[STATED TASK]: Print exactly the lines from the one containing "What parts and" through the last line of the listing, both included.

-- BEGIN --

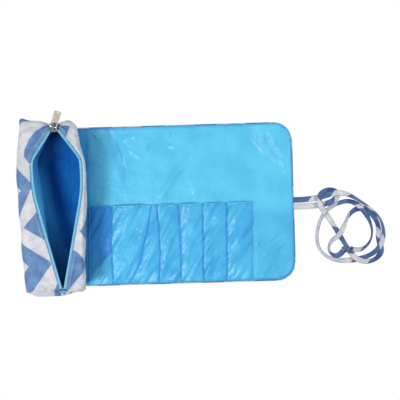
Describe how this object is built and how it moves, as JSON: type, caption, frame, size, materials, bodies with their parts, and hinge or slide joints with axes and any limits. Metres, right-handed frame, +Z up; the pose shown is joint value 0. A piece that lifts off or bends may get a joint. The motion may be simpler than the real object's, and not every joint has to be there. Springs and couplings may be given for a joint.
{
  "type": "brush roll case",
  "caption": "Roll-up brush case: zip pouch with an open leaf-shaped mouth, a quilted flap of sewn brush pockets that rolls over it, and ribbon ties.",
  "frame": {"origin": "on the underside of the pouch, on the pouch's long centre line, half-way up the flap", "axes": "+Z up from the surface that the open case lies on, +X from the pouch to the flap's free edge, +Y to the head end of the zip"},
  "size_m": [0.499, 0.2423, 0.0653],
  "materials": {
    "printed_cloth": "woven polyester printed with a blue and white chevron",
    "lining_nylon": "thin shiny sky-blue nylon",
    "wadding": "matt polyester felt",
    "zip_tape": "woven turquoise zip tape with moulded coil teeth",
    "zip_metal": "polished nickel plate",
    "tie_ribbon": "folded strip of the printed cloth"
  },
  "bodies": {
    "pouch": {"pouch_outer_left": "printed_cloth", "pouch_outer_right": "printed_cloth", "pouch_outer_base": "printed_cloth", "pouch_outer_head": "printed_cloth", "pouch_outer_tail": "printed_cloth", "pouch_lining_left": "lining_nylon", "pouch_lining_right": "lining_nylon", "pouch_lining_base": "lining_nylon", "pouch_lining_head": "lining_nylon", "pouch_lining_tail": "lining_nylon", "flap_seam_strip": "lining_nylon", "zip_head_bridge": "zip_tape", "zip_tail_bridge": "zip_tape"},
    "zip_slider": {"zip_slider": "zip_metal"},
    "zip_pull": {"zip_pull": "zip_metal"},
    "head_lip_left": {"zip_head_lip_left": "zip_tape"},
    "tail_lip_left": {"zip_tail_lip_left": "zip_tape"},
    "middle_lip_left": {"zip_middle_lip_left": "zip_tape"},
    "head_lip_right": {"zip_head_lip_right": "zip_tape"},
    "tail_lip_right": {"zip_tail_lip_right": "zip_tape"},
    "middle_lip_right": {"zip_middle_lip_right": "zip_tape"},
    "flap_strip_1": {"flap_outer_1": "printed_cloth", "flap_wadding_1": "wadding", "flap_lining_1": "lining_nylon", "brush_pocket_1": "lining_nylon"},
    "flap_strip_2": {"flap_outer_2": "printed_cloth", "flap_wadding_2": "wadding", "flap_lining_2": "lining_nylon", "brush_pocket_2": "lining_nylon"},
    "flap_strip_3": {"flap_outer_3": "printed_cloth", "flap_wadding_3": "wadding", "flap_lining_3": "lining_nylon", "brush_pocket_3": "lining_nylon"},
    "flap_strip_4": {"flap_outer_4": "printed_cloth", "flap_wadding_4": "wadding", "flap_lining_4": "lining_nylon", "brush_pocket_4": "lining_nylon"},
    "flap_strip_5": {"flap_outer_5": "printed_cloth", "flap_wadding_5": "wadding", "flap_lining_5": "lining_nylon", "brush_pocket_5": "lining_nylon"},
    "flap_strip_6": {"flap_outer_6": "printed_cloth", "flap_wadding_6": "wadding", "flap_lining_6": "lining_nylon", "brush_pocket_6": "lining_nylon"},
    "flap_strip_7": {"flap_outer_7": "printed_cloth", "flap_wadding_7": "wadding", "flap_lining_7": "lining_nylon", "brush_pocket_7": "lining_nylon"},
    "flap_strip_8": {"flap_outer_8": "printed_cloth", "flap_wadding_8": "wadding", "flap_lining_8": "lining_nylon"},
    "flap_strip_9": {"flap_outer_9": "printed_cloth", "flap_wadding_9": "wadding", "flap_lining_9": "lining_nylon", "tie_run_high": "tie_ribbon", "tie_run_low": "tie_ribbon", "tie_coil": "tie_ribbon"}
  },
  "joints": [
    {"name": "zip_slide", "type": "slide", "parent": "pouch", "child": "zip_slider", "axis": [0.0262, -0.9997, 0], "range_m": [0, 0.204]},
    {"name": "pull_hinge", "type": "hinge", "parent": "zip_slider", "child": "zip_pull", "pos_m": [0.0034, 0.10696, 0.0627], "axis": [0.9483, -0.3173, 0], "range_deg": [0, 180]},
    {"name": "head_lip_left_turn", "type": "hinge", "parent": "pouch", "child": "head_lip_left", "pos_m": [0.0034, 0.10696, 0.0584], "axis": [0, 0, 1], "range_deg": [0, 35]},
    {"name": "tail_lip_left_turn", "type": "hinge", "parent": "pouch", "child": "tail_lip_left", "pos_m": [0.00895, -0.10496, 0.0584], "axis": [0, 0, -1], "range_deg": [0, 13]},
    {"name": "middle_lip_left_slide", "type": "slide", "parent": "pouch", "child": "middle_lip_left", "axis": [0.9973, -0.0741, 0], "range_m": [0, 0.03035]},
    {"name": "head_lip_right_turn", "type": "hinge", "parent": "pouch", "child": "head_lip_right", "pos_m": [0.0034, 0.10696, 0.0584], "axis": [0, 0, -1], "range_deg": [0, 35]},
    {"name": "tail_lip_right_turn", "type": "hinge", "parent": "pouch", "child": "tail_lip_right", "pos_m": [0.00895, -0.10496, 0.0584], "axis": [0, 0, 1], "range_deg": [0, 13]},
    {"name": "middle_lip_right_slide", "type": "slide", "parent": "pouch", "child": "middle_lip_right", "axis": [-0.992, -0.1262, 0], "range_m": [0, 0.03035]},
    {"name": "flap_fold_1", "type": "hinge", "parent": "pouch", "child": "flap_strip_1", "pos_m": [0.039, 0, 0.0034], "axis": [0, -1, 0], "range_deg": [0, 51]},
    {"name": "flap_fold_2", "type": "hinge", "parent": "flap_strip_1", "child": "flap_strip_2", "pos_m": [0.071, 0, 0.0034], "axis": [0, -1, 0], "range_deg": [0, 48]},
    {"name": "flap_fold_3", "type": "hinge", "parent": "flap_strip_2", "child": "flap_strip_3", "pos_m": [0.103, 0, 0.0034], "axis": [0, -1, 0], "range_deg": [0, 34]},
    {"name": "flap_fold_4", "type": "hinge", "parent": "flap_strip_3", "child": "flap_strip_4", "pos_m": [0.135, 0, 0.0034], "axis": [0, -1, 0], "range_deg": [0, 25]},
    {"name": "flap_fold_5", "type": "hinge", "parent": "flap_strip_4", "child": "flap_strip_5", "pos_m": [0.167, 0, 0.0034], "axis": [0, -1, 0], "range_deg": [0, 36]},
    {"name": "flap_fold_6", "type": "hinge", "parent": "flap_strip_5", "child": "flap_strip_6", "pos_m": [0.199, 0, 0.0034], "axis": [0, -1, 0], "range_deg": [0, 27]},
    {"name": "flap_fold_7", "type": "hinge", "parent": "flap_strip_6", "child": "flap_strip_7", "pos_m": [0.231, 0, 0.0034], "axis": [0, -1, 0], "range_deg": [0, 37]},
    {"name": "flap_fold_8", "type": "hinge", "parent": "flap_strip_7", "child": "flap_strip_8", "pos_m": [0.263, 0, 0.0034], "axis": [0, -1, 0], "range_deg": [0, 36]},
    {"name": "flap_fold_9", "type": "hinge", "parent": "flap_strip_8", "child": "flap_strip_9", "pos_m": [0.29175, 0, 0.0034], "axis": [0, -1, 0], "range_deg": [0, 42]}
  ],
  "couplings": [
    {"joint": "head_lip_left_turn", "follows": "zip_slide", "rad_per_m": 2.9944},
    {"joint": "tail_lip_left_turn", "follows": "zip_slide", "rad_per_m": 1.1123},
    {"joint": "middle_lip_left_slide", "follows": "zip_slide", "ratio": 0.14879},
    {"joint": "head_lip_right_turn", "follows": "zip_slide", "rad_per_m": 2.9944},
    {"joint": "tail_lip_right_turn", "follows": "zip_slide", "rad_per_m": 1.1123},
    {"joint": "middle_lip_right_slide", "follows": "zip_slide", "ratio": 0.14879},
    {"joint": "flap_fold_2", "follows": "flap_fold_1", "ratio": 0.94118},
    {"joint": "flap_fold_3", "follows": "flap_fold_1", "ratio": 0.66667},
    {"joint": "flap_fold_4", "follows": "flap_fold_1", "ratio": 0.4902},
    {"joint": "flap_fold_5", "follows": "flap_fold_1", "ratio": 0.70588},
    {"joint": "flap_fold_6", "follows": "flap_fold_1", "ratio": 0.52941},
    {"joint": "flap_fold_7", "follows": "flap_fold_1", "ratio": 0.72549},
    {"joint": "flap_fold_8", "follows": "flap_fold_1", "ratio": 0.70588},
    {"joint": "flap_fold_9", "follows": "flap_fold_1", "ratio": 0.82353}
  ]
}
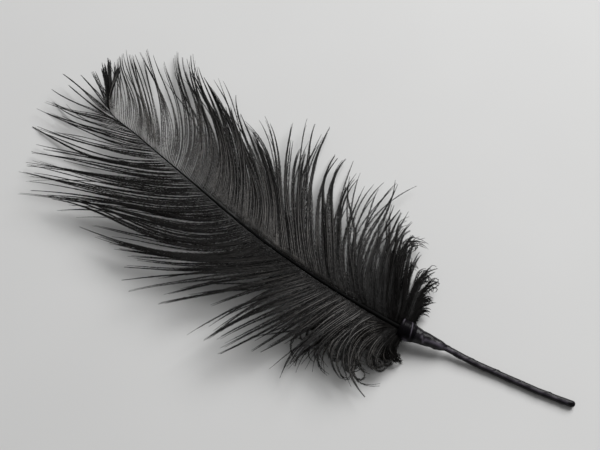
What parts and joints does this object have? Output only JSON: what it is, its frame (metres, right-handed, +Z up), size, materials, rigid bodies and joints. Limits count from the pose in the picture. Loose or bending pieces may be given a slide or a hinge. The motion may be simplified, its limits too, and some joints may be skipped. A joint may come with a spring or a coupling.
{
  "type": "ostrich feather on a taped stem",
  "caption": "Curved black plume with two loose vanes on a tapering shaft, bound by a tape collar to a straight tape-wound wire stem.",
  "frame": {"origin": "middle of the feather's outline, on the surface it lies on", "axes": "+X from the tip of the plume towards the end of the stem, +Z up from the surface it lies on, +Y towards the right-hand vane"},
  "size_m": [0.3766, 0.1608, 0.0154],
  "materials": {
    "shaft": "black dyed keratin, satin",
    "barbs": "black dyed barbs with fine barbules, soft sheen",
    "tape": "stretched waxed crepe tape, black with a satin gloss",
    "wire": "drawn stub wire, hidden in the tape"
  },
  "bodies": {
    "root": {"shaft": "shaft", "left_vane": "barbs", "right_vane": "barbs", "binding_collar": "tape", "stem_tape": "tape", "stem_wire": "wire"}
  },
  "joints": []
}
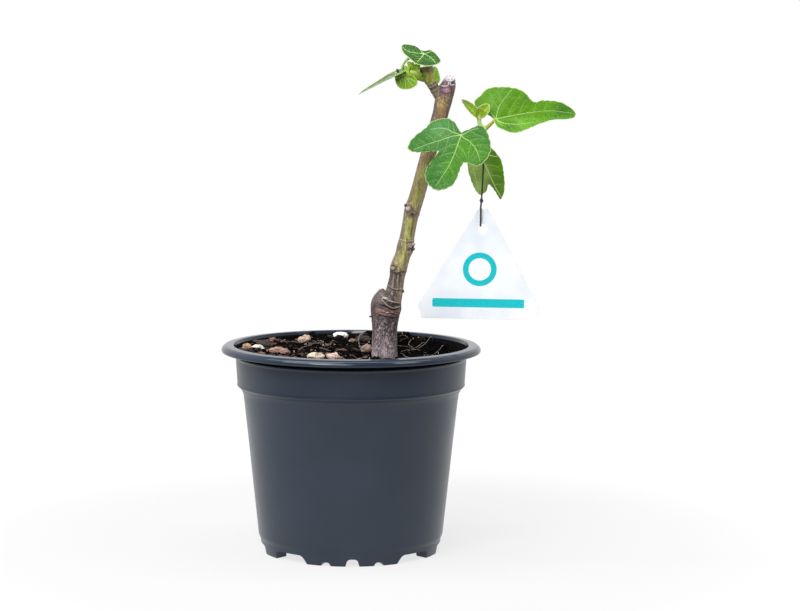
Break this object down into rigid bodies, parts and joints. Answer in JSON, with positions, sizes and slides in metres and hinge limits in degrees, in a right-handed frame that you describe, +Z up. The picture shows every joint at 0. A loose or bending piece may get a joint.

-- END --

[SOLVED PROBLEM]:
What parts and joints does this object have? Output only JSON: what it is, its frame (metres, right-handed, +Z up), size, materials, rigid bodies and joints. Limits count from the pose in the picture. Loose or bending pieces may be given a slide or a hinge. The motion may be simplified, its limits too, and some joints may be skipped. A joint may come with a spring or a coupling.
{
  "type": "ostrich feather on a taped stem",
  "caption": "Curved black plume with two loose vanes on a tapering shaft, bound by a tape collar to a straight tape-wound wire stem.",
  "frame": {"origin": "middle of the feather's outline, on the surface it lies on", "axes": "+X from the tip of the plume towards the end of the stem, +Z up from the surface it lies on, +Y towards the right-hand vane"},
  "size_m": [0.3766, 0.1608, 0.0154],
  "materials": {
    "shaft": "black dyed keratin, satin",
    "barbs": "black dyed barbs with fine barbules, soft sheen",
    "tape": "stretched waxed crepe tape, black with a satin gloss",
    "wire": "drawn stub wire, hidden in the tape"
  },
  "bodies": {
    "root": {"shaft": "shaft", "left_vane": "barbs", "right_vane": "barbs", "binding_collar": "tape", "stem_tape": "tape", "stem_wire": "wire"}
  },
  "joints": []
}
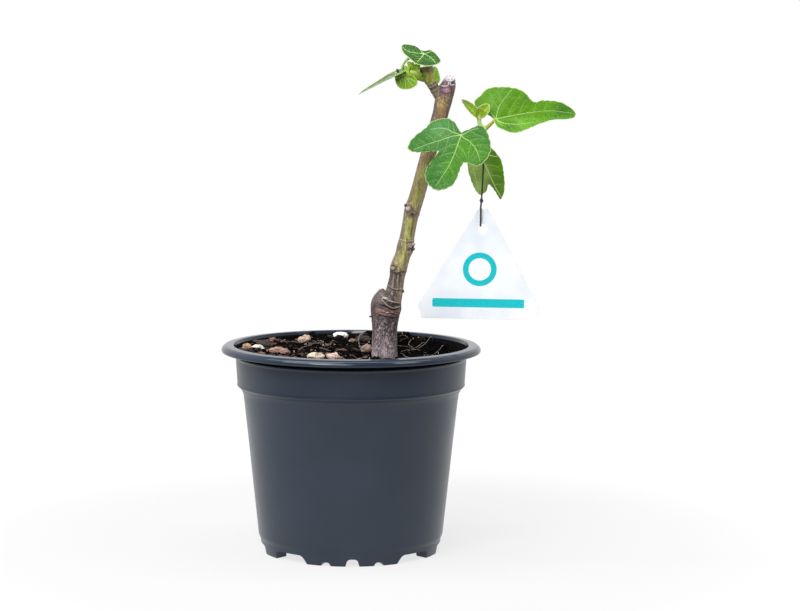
Break this object down into rigid bodies, parts and joints. Answer in JSON, with positions, sizes and slides in metres and hinge limits in degrees, in a right-handed frame that you describe, +Z up. The picture shows every joint at 0. A loose or bending piece may get a joint.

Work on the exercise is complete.